* **PROBLEM DESCRIPTION**:
Set down the listing below verbatim, but only from its first line through the line containing "and knit cuffs.".

* **DATA EXCERPT**:
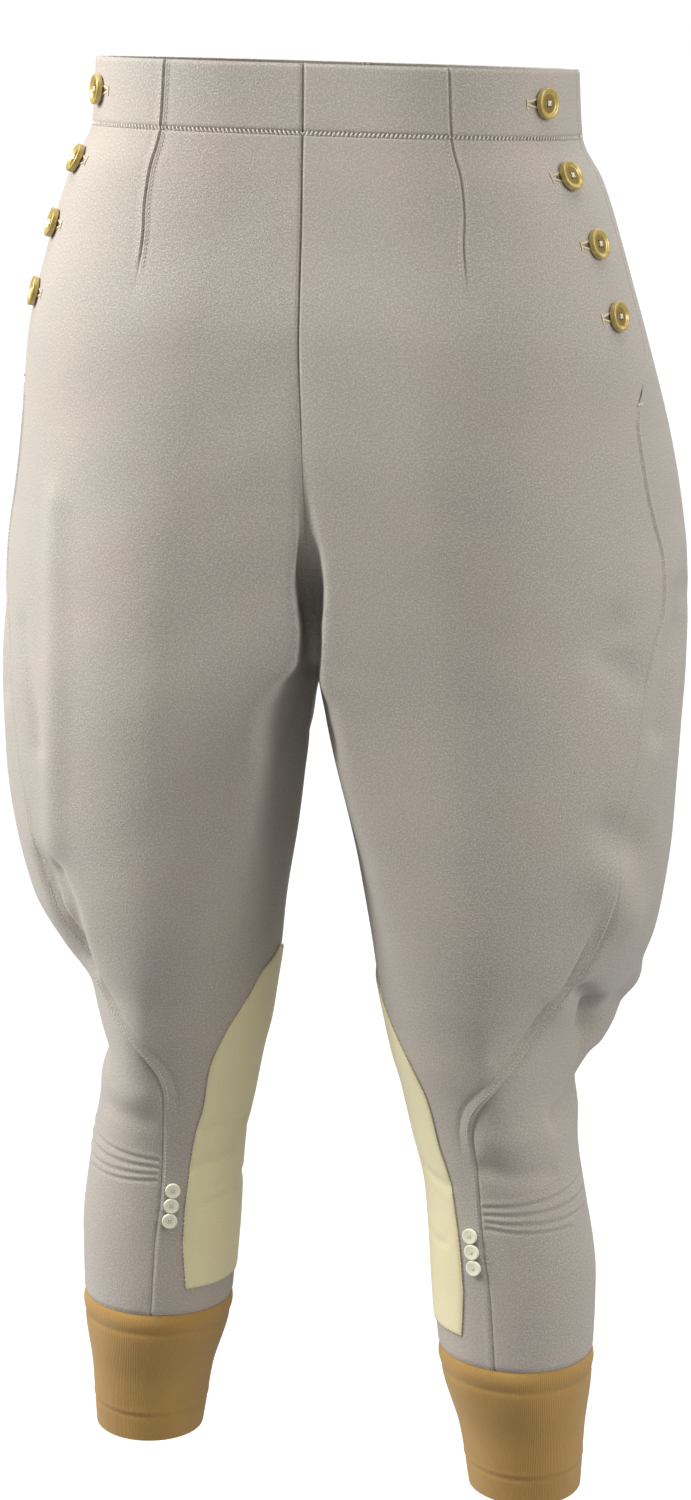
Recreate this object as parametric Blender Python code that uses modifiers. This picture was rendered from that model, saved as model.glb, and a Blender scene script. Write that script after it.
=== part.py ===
"""Riding breeches: flared wool breeches with side buttons, suede strappings and knit cuffs.

The garment keeps the hollow form of wear. +Z is up, the front faces -Y and the wearer's left is +X.
The origin is the centre of the waist hollow, at half the height of the waistband.

A place on the cloth has two coordinates. "turn" goes round one half of the garment in degrees: 0 is
the centre front or the inseam, 90 the front of the leg, 180 its outer side, 270 its back, and 360 the
centre back or the inseam again. The other is the height. Every piece is cut from this one surface.
"""

import math

import bmesh
import bpy
import numpy as np
from mathutils import Matrix, Vector

MM = 0.001

# Walls and gaps
WOOL = 0.0020
BAND = 0.0022
SUEDE = 0.0012
KNIT = 0.0018
STAND = 0.0015
SEAM_GAP = 0.0003
LAY_GAP = 0.0011
STAND_CLEARANCE = 0.0024

# Heights
BAND_TOP = 0.0205
BAND_SEAM = -0.0190
STRAP_TIP = -0.5360
STRAP_END = -0.7670
CUFF_SEAM = -0.7860
HEM = -0.8800
STAND_END = -0.1650
STAND_DROP = 0.0030

# Sections of the wearer's left half, in millimetres. The inner point is the centre seam down to the
# crotch and the inseam below it. Each power shapes one quarter: 2 is an ellipse, less is more pointed.
SECTION_COLUMNS = ("height", "middle_x", "inner_x", "inner_front_y", "inner_back_y",
                   "thigh_front_y", "thigh_back_y", "front_y", "outer_x", "outer_y", "back_y",
                   "power_front_in", "power_front_out", "power_back_out", "power_back_in")
SECTIONS = (
    # height   mid  in_x    in_f  in_b    th_f  th_b   front  outer   o_y   back  f_in  f_out  b_out  b_in
    (   21,   40,    0,   -103,  100,   -103,  100,   -103,   147,    0,   100, 2.00,  2.10,  2.10, 2.00),
    (  -20,   42,    0,   -105,  103,   -105,  103,   -105,   150,    0,   103, 2.00,  2.10,  2.10, 2.00),
    (  -45,   45,    0,   -107,  107,   -107,  107,   -107,   163,    0,   107, 2.00,  2.10,  2.10, 2.00),
    (  -80,   50,    0,   -110,  112,   -110,  112,   -110,   175,    0,   113, 2.00,  2.10,  2.10, 2.00),
    ( -140,   60,    0,   -116,  119,   -116,  119,   -117,   192,   10,   122, 1.70,  2.10,  2.10, 1.70),
    ( -200,   68,    0, -115.5,  114, -116.5,  115,   -118,   205,   40,   126, 1.70,  2.00,  2.00, 1.70),
    ( -250,   76,    0,   -105,   94, -113.5,  101,   -116,   214,   50,   122, 1.80,  1.90,  2.00, 1.80),
    ( -290,   82,    0,    -80,   58, -109.5,   82,   -113,   219,   42,   118, 1.90,  1.80,  1.90, 1.90),
    ( -320, 84.5,    0,    -61,   10,   -105,   64, -110.6,   220,   33, 114.2, 2.00,  1.75,  1.85, 2.00),
    ( -334, 85.7,    0,    -50,  -12,   -102,   55, -109.4,   220, 28.5, 112.4, 2.00,  1.75,  1.85, 2.00),
    ( -346, 86.7,    0,    -36,  -36,  -98.5,   48, -108.4,   220, 24.8, 110.8, 2.00,  1.75,  1.85, 2.00),
    ( -376, 89.5,  5.2,    -36,  -36,    -87,   27, -105.8,   219,   17,   107, 2.00,  1.75,  1.80, 2.00),
    ( -440,   96, 17.4,    -24,  -24,    -60,    2,    -99,   216,   12,   100, 2.00,  1.75,  1.80, 2.00),
    ( -510,  102,   31,    -16,  -16,    -29,  -12,    -90,   206,   24,    92, 2.00,  1.75,  1.80, 2.00),
    ( -545,  105,   36,    -12,  -12,    -12,  -12,    -83,   192,   50,    88, 2.00,  1.75,  1.80, 2.00),
    ( -568,  107,   40,    -10,  -10,    -10,  -10,    -77,   176,   72,    86, 2.00,  1.80,  1.80, 2.00),
    ( -590,  109,   44,     -8,   -8,     -8,   -8,    -72,   168,   66,    81, 2.00,  1.90,  1.80, 2.00),
    ( -612,  111,   50,     -6,   -6,     -6,   -6,    -66,   160,   46,    73, 2.00,  2.00,  2.00, 2.00),
    ( -640,  113,   56,     -5,   -5,     -5,   -5,    -60,   159,   12,    64, 2.00,  2.00,  2.00, 2.00),
    ( -680,  115,   65,     -5,   -5,     -5,   -5,    -55,   165,    0,    56, 2.00,  2.00,  2.00, 2.00),
    ( -740,  120,   69,     -5,   -5,     -5,   -5,    -54,   173,    0,    54, 2.00,  2.00,  2.00, 2.00),
    ( -800,  124,   75,     -5,   -5,     -5,   -5,    -53,   172,    0,    54, 2.00,  2.00,  2.00, 2.00),
    ( -840,  127,   87,     -5,   -5,     -5,   -5,    -46,   168,    0,    48, 2.00,  2.00,  2.00, 2.00),
    ( -880,  130,   94,     -5,   -5,     -5,   -5,    -42,   166,    0,    42, 2.00,  2.00,  2.00, 2.00),
)

# The fork, below which front and back meet at the inner seam, and how wide the drop into it is, from
# the inner seam to the fronts and backs of the thighs.
FORK_LEVEL = -346
FORK_COLUMNS = ("height", "width")
FORK = ((-190, 4), (-237, 4.5), (-262, 6), (-283, 8), (-300, 7), (-311, 6), (-332, 6), (-346, 9),
        (-360, 11), (-376, 12), (-440, 15), (-545, 20))
FORK_POWER = 4.0
LEVEL_SLACK = 1e-6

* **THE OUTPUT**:
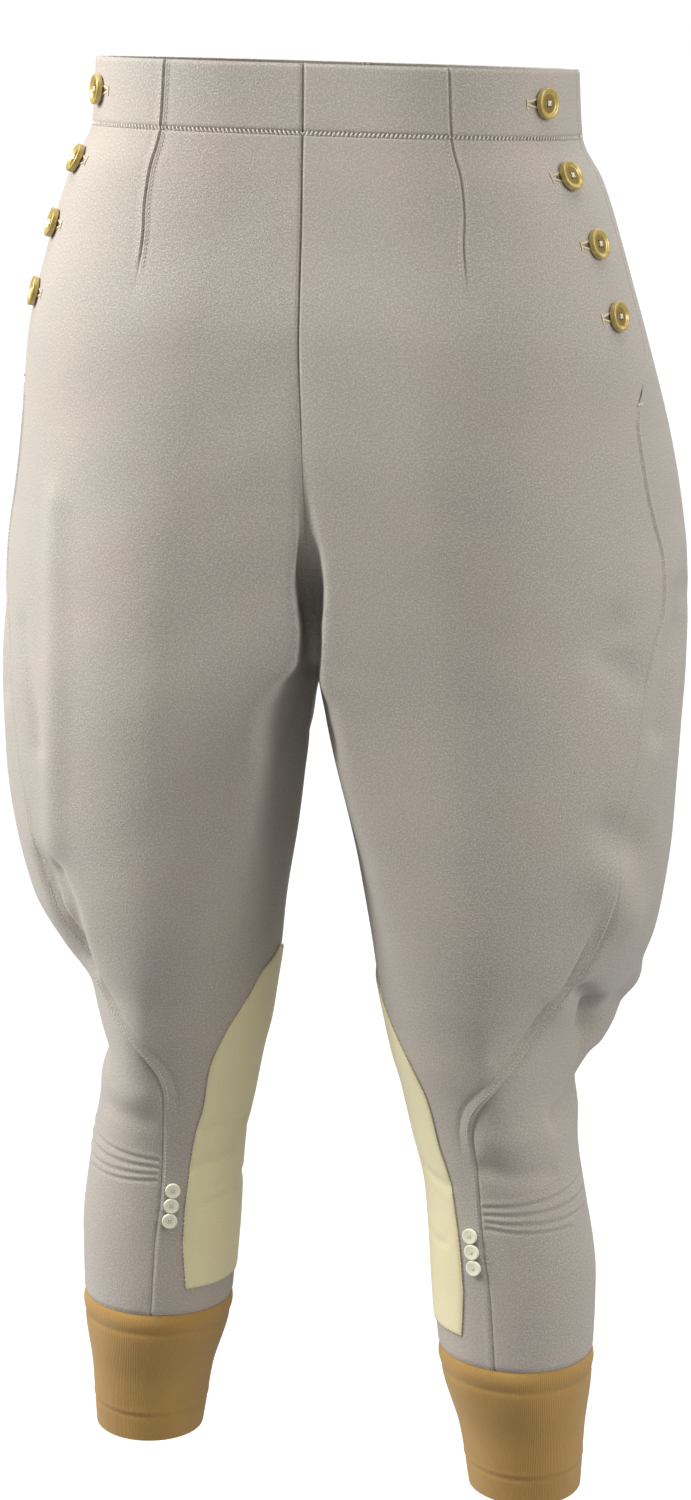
Recreate this object as parametric Blender Python code that uses modifiers. This picture was rendered from that model, saved as model.glb, and a Blender scene script. Write that script after it.
=== part.py ===
"""Riding breeches: flared wool breeches with side buttons, suede strappings and knit cuffs.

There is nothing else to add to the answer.